Le projet de plan stratégique du CILSS en phase de validation va prendre en compte toutes ces questions pour nous permettre d’avoir des programmes et des activités durables.
(S.) : Comment expliquer qu’une structure dont l’intérêt au plan régional n’est plus à démontrer manque de ressources financières conséquentes pour mener à bien ses activités ?
M.K.: C’est toujours ainsi dans les institutions régionales. Cela ne veut pas dire que les Etats n’accordent pas un grand intérêt au Centre. Ce sont quand même les Etats qui l’ont créé !

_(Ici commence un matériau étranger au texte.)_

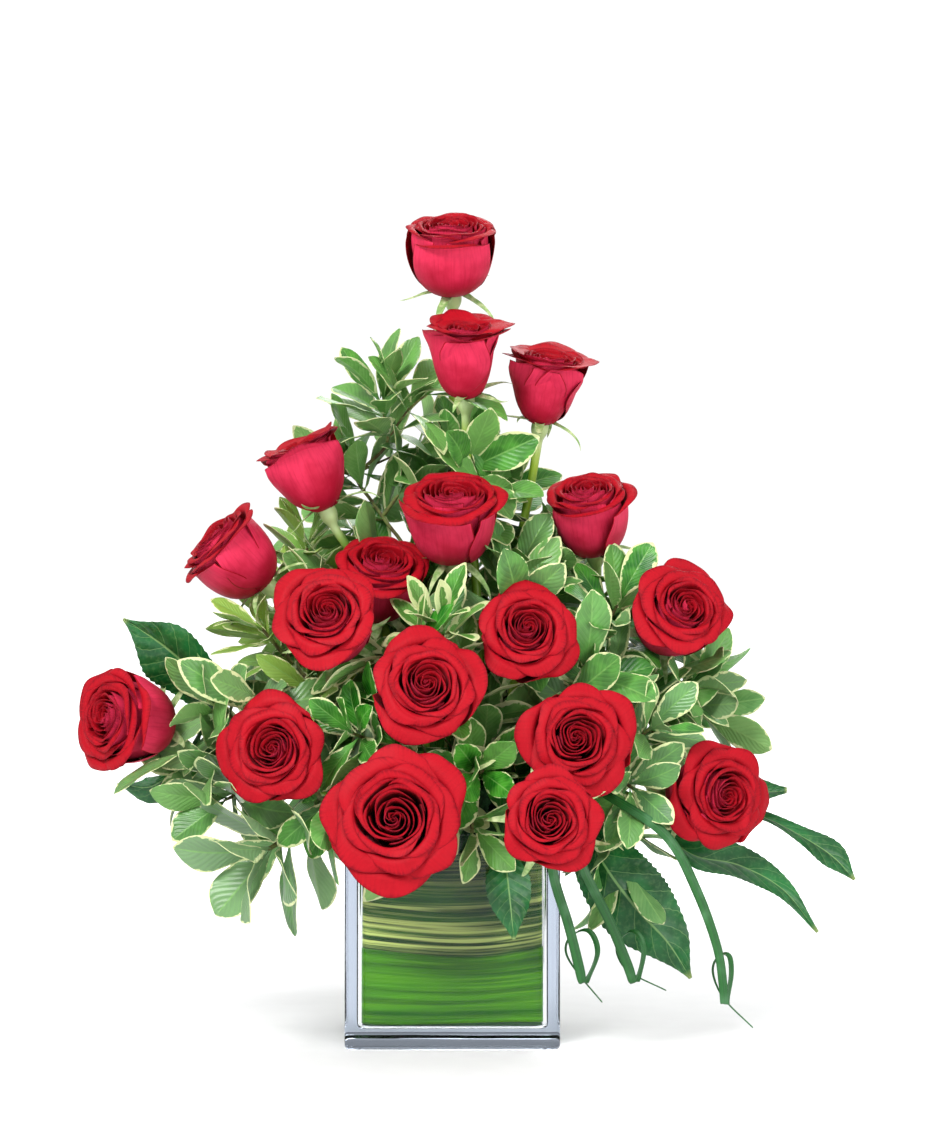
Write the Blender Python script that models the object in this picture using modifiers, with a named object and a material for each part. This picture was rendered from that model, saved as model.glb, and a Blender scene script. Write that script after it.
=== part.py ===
"""Rose arrangement in a square glass vase.

Metres, +Z up. The origin is the centre of the vase's underside, and the front looks along -Y.
Every stem starts in a block of floral foam that stands in the vase, inside two wound liner leaves.
"""

import math

import bmesh
import bpy
from mathutils import Matrix, Vector
from mathutils.bvhtree import BVHTree
from mathutils.geometry import interpolate_bezier

OBJECT_NAME = "rose_arrangement"

# Vase
VASE_SIDE = 0.127
VASE_HEIGHT = 0.127
VASE_WALL = 0.007
VASE_BASE = 0.012
VASE_EDGE = 0.003
INNER_CORNER = 0.0075
INNER_FLOOR_EDGE = 0.003

# Lining and foam
CLEARANCE = 0.0004
LINER_THICKNESS = 0.0009
LINER_SEAM_HEIGHT = 0.057
LINER_TOP_DROP = 0.008
FOAM_RISE = 0.028
FOAM_EDGE = 0.003

# Sockets, the places where stems enter the foam
SOCKET_SPACING = 0.0125
SOCKET_FOCUS = 0.085
TOP_SOCKET_DEPTH = 0.030
SIDE_SOCKET_DEPTH = 0.016
SIDE_SOCKET_RISE = 0.0145
SOCKET_WALL = 0.0010

# Routes of stems and twigs: how many points they have, how far their ends pull them straight, and
# how far they may bow
STEM_STEPS = 9
TWIG_STEPS = 8
BRANCH_STEPS = 6
START_PULL = 0.35
END_PULL = 0.30
BOW_REACHES = (0.008, 0.016, 0.026, 0.038, 0.052)
BOW_TURNS = 12

# Roses
STEM_RADIUS = 0.0031
CALYX_RADIUS = 0.0058
CALYX_LENGTH = 0.012
CALYX_NECK = 0.86
BLOOM_SIDES = 12
HEAD_WIDTH = 0.060
LAYOUT_HEAD_WIDTH = 0.060
LAYOUT_VASE_SIDE = 0.127

# Foliage
TWIG_RADIUS = 0.0017
TWIG_SIDES = 4
LEAF_LENGTH = 0.041
LEAF_WIDTH = 0.0185
LEAF_THICKNESS = 0.0009
LEAF_WIDEST = 0.60
LEAF_STAGGER = 0.034
LEAF_FOOT = 0.15
LEAF_STALK_WIDTH = 0.0012
ODD_LEAF_SHARE = 0.90
TWIG_END_RADIUS = 0.0012
BRANCH_RADIUS = 0.00115
BRANCH_END_RADIUS = 0.0010
FORK_POINT = 4
STALK_RADIUS = 0.0016
BLADE_THICKNESS = 0.0008
GRASS_HALF_WIDTH = 0.0027
GRASS_FOOT_SHARE = 0.7
GRASS_HOLE = 0.0034

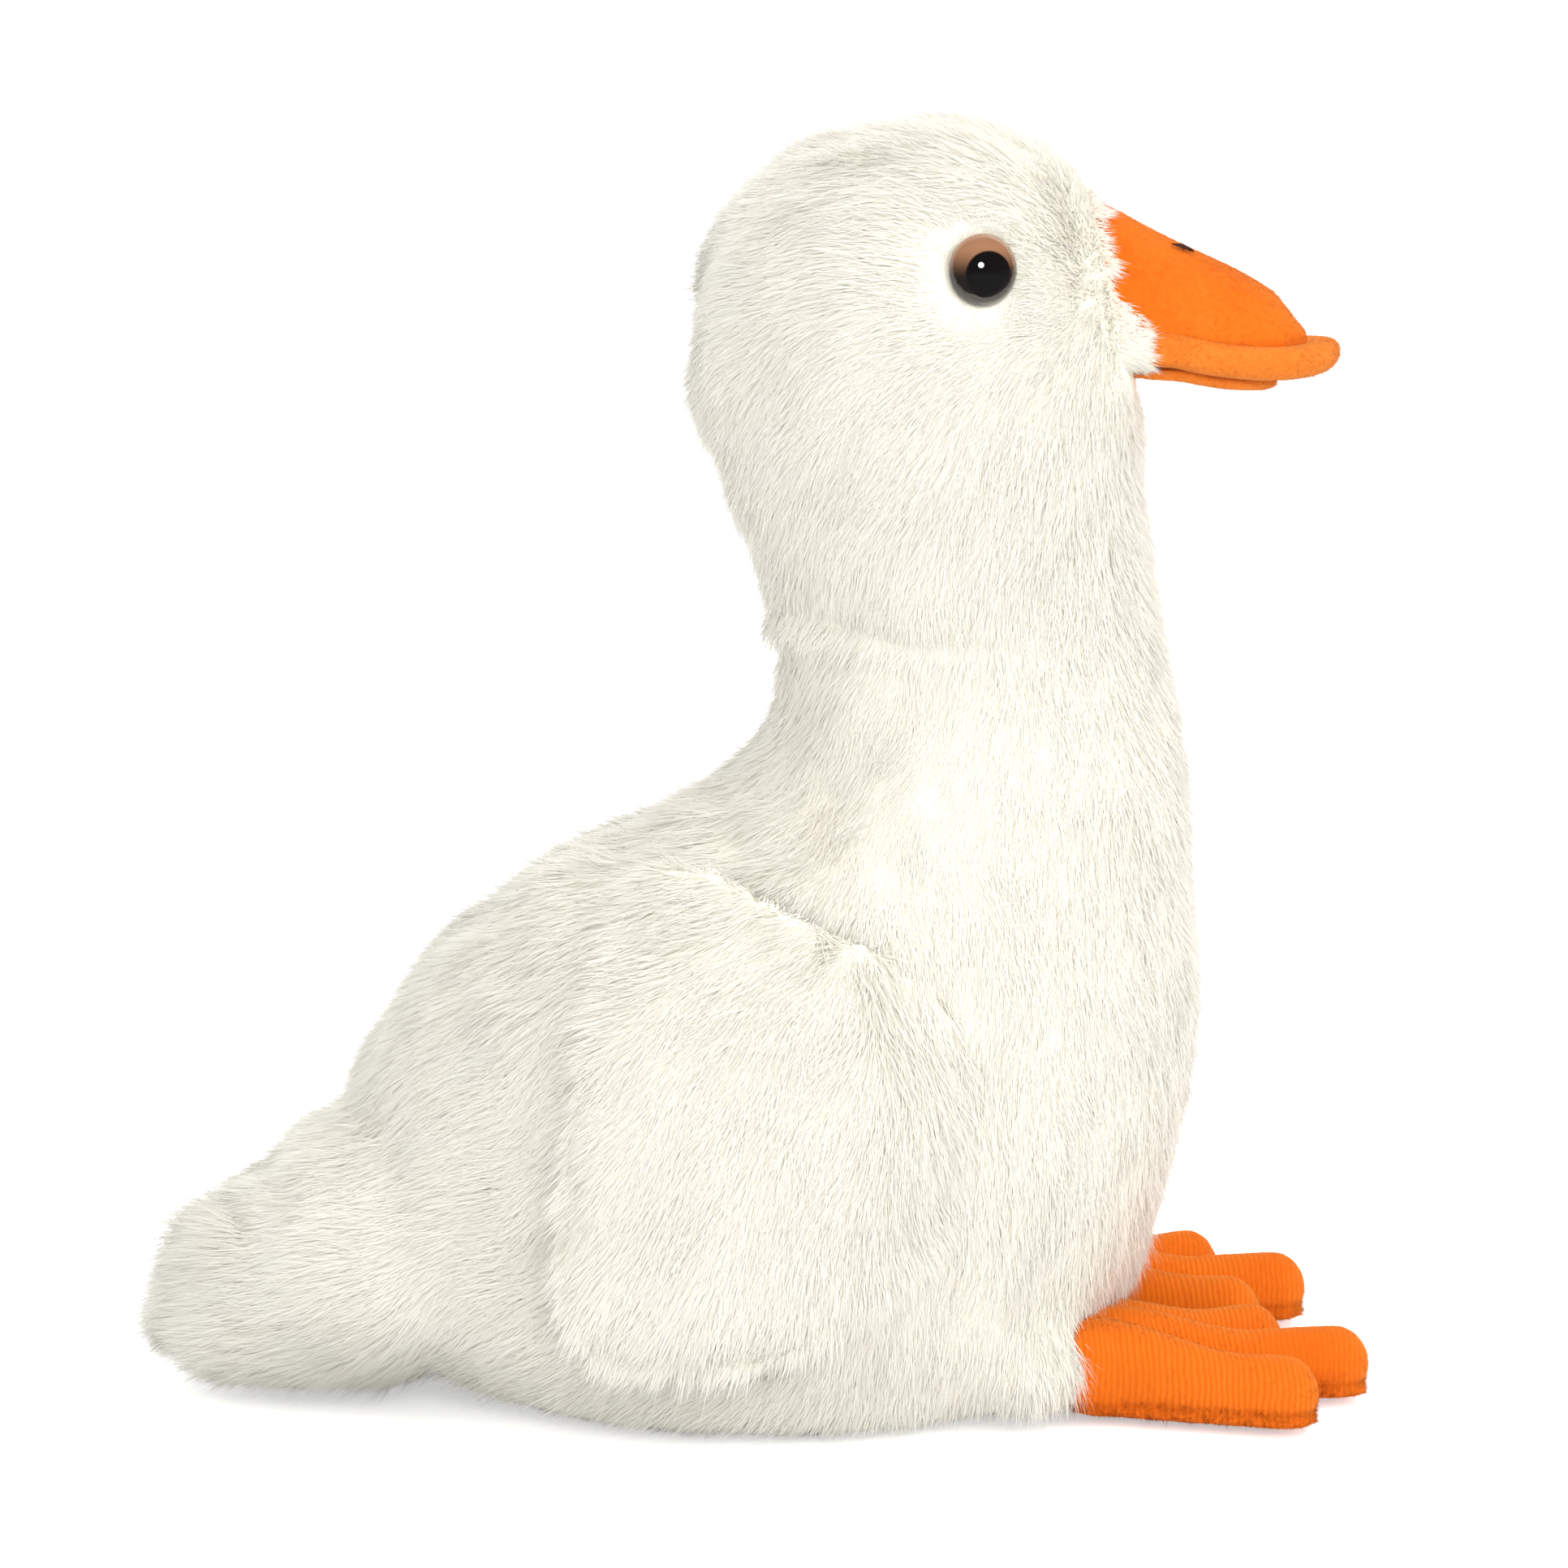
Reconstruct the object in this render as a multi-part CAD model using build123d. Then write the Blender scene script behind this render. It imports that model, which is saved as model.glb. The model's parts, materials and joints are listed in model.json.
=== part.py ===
"""Plush goose, sitting: fur covers, stuffing, bean pouch, safety eyes, velour bill and webbed feet.

Frame: millimetres, +Z up, +X is the way the goose faces, +Y its left side. The origin is on the
surface it sits on, under the middle of its bounding box.
"""

import math
import os

from build123d import *

# ---------------------------------------------------------------- driving dimensions
FUR = 5.0  # fur cover: knitted backing and settled pile
VELOUR = 1.5  # short-pile velour of the bill and feet
GAP = 0.6  # clearance between bodies that move past each other
SEW_CLEARANCE = 1.0  # between a hanging wing or the tail and the body it lies against
BIG = 400.0  # side of the boxes that cut the form into regions

# The goose's girth, one ellipse per height: (height, back, front, half width).
GIRTHS = [
    (0, -48, 59, 45),
    (5, -62, 67.5, 53),
    (16, -74, 75, 59),
    (36, -80.5, 81.5, 62),
    (60, -80.5, 87, 62),
    (80, -71.5, 89, 59),
    (98, -53, 88, 55),
    (112, -29, 87, 48.5),
    (124, -8, 86, 42),
    (136, 1, 83.5, 37),
    (154, 0, 80, 34.5),
    (172, -5.5, 77, 36),
    (190, -13.5, 77, 39.5),
    (206, -15, 76, 41),
    (220, -12.5, 72, 40.5),
    (232, -6.5, 67.5, 37),
    (241, 3, 61.5, 30.5),
    (247, 15, 51.5, 20),
    (250, 26, 42, 7),
]
BASE_BLEND = 20.0  # below this height an inset form also lifts off the base
CROWN_BLEND = 200.0  # above this height an inset form also drops from the crown
CROWN = 250.0

# Neck: the head turns and nods on spheres about one point inside the neck.
NECK_PIVOT = (42.0, 0.0, 120.0)
TORSO_DOME = 50.0  # radius of the rounded top of the torso
NECK_DOME = 64.0  # radius of the rounded top of the neck
NECK_FLOOR = 145.0  # height that is inside TORSO_DOME everywhere in the neck
HEAD_FLOOR = 158.0  # height that is inside NECK_DOME everywhere in the neck

# Head
GUSSET_HALF = 13.0  # half width of the strip over the crown
GUSSET_NAPE = 178.0  # where the strip ends at the nape
GUSSET_BROW = 229.0  # where the strip ends above the bill
EYE_X, EYE_Z = 38.5, 221.0
EYE_Y = 38.4  # where the eye's axis meets the fur
EYE_TOE_IN = 12.0  # degrees that the eye looks forward
EYE_LIFT = 4.0  # degrees that it looks up
EYE_RADIUS = 6.75
EYE_DOME = 4.6  # height of the domed front
EYE_SINK = 3.2  # how deep its rim sits in the pile
STEM_RADIUS, STEM_LENGTH = 1.8, 9.5
WASHER_RADIUS, WASHER_THICK = 8.0, 1.6
WASHER_DEPTH = FUR + 2.2  # clear of the cover, which curves behind the washer's rim

# Bill, drawn level and then drooped about its root
BILL_ROOT = (78.0, 0.0, 207.0)  # on the mouth panel's top, at the face
BILL_DROOP = 5.0  # degrees
BILL_STATIONS = [  # (x from the root, height over the mouth panel, half width)
    (-19, 26.5, 18),
    (-12, 23, 18),
    (0, 17.2, 17.5),
    (9, 12.7, 17),
    (17, 8.9, 15.5),
    (24, 5.2, 12),
    (28.5, 2.1, 6),
]
MOUTH_THICK = 6.8  # velour panel and its rolled seam edge
MOUTH_BACK, MOUTH_TIP, MOUTH_HALF = -15.0, 35.2, 18.5
LOWER_THICK = 3.2
LOWER_BACK, LOWER_TIP, LOWER_HALF = 1.5, 24.0, 15.0
NOSTRIL_X, NOSTRIL_Y = 4.0, 5.0  # middle of the nostril stitches, from the root
NOSTRIL_LONG, THREAD = 4.5, 0.9

# Wings: one ellipse per height: (height, back, front, half thickness).
WING_GIRTHS = [
    (109.5, -22, -11, 3),
    (107, -27, -2, 6.5),
    (101, -31, 9, 9.5),
    (90, -35, 25, 12.5),
    (74, -39, 34, 14),
    (58, -42, 34, 14),
    (43, -43, 28, 13),
    (29, -41, 15, 11),
    (20, -35, 2, 7),
    (16.5, -27, -8, 3),
]
WING_TOE_IN = 7.0  # degrees that the wing's back end turns towards the body
WING_LINING = 2.0

# Tail: one ellipse per station: (x, bottom, top, half width).
TAIL_STATIONS = [
    (-54, 8, 64, 40),
    (-68, 4.5, 63.5, 43),
    (-81, 2.8, 57.5, 40),
    (-93, 2.6, 50, 34),
    (-104, 3.4, 42, 26),
    (-112, 6.5, 33, 16),
    (-116, 12, 24, 6),
]
TAIL_SEAM = 0.42  # share of each station's height where top and under panels meet

# Feet
FOOT_ROOT = (60.0, 29.0, 7.8)  # middle of the sewn hinge roll
FOOT_YAW = 7.0  # degrees that the roll and toes turn outward
ROLL_RADIUS, ROLL_LENGTH = 5.6, 30.0
ROLL_SPACE = 11.0  # radius of the pocket it turns in
POCKET_LONG = 44.0
POCKET_LINING = 2.5
FOOT_LIFT = 12.0  # degrees that the toes can lift into the arch in front of the pocket
TOES = [(-22.0, -8.5, 43.0), (-6.0, 0.0, 56.0), (13.0, 8.5, 45.0)]  # (angle, root offset, length)
TOE_ROOT, TOE_TIP = 5.4, 6.6  # toe radii
WEB_SHARES = (0.97, 0.84, 0.97)  # how far along each toe the web reaches
WEB_THICK = 5.6  # web over the sole
SOLE_DROP = 6.2  # sole under the roll's middle

# Bean pouch
POUCH_CENTRE = (2.0, 0.0, 24.0)
POUCH_RADII = (46.0, 38.0, 16.0)
POUCH_CLOTH = 0.8


# ---------------------------------------------------------------- shared shapes
def above(height):
    """Everything over a height."""
    return Pos(0, 0, height + BIG / 2) * Box(BIG, BIG, BIG)


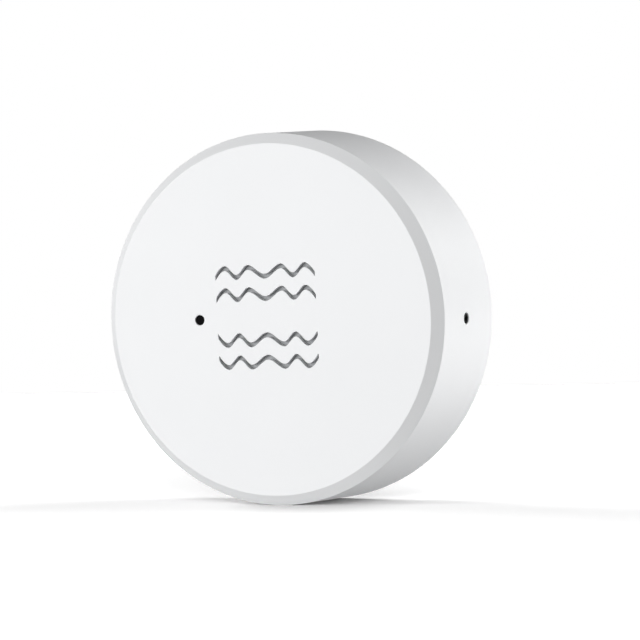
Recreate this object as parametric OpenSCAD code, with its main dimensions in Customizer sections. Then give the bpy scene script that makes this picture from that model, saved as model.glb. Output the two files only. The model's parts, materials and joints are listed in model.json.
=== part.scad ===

Le CILSS a été créé à la suite des crises de sècheresse des années 1970 et jusqu’à présent les problèmes climatiques et de sècheresse se posent toujours avec acuité.
Le CILSS se débrouille tant bien que mal, surtout qu’il a aussi la confiance des bailleurs.
L’institution aura bientôt 50 ans d’existence. Mais par rapport au contexte actuel, il faudra réfléchir à des stratégies de pérennisation de nos actions, penser à la dématérialisation de certaines activités.
Tout cela va permettre de se départir des lourdeurs sur le plan financier.